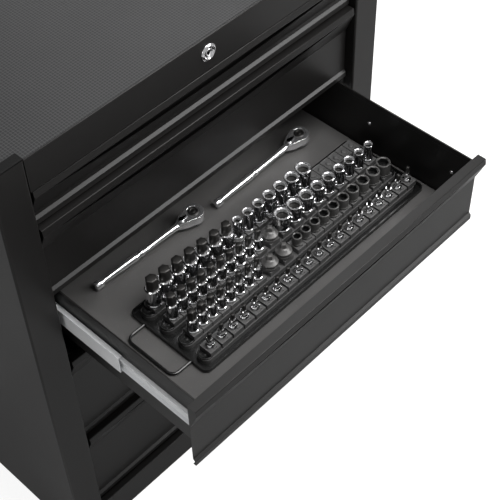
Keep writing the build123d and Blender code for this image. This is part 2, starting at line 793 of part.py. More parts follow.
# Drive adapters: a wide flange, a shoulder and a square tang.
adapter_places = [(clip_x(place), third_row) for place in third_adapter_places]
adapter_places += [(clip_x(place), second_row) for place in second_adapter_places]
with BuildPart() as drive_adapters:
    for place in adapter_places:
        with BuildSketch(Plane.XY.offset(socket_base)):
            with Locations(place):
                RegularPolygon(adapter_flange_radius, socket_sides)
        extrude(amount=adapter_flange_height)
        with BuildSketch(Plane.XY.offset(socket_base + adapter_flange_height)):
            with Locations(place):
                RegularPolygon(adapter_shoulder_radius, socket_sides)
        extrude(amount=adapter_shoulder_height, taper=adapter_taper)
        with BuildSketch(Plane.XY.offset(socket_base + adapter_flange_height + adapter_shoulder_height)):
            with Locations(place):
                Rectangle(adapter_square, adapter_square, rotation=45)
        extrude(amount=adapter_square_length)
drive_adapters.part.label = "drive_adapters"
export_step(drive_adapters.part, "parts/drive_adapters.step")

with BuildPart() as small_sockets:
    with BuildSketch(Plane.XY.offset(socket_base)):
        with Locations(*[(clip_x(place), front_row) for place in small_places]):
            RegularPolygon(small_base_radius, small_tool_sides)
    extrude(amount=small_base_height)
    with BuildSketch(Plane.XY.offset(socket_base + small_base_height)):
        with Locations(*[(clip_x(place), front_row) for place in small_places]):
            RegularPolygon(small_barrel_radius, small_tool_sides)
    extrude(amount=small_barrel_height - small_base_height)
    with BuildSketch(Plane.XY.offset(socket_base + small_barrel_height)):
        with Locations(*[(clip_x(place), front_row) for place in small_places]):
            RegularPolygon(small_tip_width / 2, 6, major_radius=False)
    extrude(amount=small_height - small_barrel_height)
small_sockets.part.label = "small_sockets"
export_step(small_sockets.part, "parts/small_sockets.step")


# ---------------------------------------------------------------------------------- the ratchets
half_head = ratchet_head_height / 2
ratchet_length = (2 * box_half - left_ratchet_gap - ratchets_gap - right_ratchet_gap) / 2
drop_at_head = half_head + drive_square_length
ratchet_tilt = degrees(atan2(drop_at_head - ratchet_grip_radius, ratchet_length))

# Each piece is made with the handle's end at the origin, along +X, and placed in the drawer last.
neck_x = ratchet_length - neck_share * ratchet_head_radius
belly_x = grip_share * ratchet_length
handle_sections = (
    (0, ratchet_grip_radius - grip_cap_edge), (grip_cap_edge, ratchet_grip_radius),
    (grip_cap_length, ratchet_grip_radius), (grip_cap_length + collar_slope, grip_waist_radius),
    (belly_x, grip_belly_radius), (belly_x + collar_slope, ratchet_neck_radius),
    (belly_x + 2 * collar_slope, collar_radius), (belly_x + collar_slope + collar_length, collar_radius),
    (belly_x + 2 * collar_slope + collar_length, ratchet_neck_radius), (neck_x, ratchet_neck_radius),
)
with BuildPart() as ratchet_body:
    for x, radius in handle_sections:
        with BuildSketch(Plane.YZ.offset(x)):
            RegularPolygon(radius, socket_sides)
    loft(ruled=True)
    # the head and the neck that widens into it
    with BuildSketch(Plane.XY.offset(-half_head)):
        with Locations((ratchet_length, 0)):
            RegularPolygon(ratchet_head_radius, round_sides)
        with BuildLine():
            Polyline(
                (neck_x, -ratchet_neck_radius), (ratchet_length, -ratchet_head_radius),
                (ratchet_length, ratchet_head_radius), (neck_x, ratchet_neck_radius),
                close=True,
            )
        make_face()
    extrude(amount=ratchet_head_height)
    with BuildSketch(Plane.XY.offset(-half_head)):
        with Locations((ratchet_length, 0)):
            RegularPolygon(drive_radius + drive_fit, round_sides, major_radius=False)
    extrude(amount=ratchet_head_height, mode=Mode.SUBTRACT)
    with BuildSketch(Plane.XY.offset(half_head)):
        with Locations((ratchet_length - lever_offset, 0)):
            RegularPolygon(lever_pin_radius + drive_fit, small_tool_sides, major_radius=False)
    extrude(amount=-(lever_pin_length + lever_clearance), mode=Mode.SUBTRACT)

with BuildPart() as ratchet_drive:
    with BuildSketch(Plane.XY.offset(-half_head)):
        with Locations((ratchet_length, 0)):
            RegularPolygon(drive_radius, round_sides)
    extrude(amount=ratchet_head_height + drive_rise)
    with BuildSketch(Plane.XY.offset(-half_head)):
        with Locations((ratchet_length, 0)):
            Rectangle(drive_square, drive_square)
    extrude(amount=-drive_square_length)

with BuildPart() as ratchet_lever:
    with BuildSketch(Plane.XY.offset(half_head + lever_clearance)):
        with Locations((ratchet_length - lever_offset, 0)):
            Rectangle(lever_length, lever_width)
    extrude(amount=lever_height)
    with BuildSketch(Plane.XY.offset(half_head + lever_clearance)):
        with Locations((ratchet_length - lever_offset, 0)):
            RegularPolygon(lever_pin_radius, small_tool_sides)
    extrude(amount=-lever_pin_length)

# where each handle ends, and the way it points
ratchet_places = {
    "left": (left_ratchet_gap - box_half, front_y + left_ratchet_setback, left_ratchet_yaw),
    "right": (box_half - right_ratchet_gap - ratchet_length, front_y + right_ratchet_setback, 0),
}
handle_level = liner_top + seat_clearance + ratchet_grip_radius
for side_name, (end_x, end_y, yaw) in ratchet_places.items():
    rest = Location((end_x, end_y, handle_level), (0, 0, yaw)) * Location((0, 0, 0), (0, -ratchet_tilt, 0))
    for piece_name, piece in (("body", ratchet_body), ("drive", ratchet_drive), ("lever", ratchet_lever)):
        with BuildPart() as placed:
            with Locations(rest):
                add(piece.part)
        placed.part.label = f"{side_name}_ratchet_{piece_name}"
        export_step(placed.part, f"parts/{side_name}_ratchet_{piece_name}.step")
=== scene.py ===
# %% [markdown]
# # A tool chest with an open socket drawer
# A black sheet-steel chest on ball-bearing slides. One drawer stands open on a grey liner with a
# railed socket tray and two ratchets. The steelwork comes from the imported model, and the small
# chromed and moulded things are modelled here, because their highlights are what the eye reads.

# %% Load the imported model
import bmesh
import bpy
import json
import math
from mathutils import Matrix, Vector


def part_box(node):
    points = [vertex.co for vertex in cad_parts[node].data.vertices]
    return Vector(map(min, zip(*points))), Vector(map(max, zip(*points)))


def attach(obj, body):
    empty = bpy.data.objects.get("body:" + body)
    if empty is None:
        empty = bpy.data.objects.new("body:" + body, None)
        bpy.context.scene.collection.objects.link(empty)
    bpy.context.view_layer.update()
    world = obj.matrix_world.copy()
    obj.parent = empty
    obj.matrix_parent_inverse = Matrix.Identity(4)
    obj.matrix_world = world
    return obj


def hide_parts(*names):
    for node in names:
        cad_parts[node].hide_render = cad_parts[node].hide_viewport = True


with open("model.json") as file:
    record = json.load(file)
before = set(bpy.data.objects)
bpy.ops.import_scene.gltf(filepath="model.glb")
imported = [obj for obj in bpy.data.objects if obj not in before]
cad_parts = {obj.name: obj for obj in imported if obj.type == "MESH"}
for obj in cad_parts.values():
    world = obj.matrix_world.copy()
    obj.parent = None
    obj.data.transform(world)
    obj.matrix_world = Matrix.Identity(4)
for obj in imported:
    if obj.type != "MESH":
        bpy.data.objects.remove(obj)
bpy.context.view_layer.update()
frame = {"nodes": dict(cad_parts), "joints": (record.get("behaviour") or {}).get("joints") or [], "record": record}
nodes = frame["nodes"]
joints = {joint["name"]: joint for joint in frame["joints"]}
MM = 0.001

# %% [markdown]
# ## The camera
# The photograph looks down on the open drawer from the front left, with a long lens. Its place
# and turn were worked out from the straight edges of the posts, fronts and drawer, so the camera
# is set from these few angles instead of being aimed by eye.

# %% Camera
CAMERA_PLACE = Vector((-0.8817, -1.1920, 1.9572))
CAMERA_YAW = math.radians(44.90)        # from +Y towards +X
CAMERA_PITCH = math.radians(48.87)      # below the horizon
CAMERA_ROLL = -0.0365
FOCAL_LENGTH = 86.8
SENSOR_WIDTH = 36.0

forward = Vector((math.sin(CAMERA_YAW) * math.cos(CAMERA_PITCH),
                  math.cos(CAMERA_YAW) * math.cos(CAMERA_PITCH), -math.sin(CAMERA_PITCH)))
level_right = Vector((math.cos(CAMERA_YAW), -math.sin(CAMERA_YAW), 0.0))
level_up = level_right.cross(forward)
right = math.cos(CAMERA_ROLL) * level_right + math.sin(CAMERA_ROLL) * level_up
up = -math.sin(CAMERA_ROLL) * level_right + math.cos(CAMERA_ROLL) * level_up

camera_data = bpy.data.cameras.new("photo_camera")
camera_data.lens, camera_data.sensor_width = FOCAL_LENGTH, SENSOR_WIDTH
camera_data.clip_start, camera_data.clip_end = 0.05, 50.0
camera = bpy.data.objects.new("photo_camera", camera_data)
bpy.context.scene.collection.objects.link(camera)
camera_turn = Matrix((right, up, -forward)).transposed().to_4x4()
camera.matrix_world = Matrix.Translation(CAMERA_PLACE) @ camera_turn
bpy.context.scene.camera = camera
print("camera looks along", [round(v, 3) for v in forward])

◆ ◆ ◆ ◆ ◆

### Your goal
Starting at the line that contains "# where each" and ending at the line that contains "points = [vertex.co", retype each line exactly; omit everything outside that range.

### The answer
# where each handle ends, and the way it points
ratchet_places = {
    "left": (left_ratchet_gap - box_half, front_y + left_ratchet_setback, left_ratchet_yaw),
    "right": (box_half - right_ratchet_gap - ratchet_length, front_y + right_ratchet_setback, 0),
}
handle_level = liner_top + seat_clearance + ratchet_grip_radius
for side_name, (end_x, end_y, yaw) in ratchet_places.items():
    rest = Location((end_x, end_y, handle_level), (0, 0, yaw)) * Location((0, 0, 0), (0, -ratchet_tilt, 0))
    for piece_name, piece in (("body", ratchet_body), ("drive", ratchet_drive), ("lever", ratchet_lever)):
        with BuildPart() as placed:
            with Locations(rest):
                add(piece.part)
        placed.part.label = f"{side_name}_ratchet_{piece_name}"
        export_step(placed.part, f"parts/{side_name}_ratchet_{piece_name}.step")
=== scene.py ===
# %% [markdown]
# # A tool chest with an open socket drawer
# A black sheet-steel chest on ball-bearing slides. One drawer stands open on a grey liner with a
# railed socket tray and two ratchets. The steelwork comes from the imported model, and the small
# chromed and moulded things are modelled here, because their highlights are what the eye reads.

# %% Load the imported model
import bmesh
import bpy
import json
import math
from mathutils import Matrix, Vector


def part_box(node):
    points = [vertex.co for vertex in cad_parts[node].data.vertices]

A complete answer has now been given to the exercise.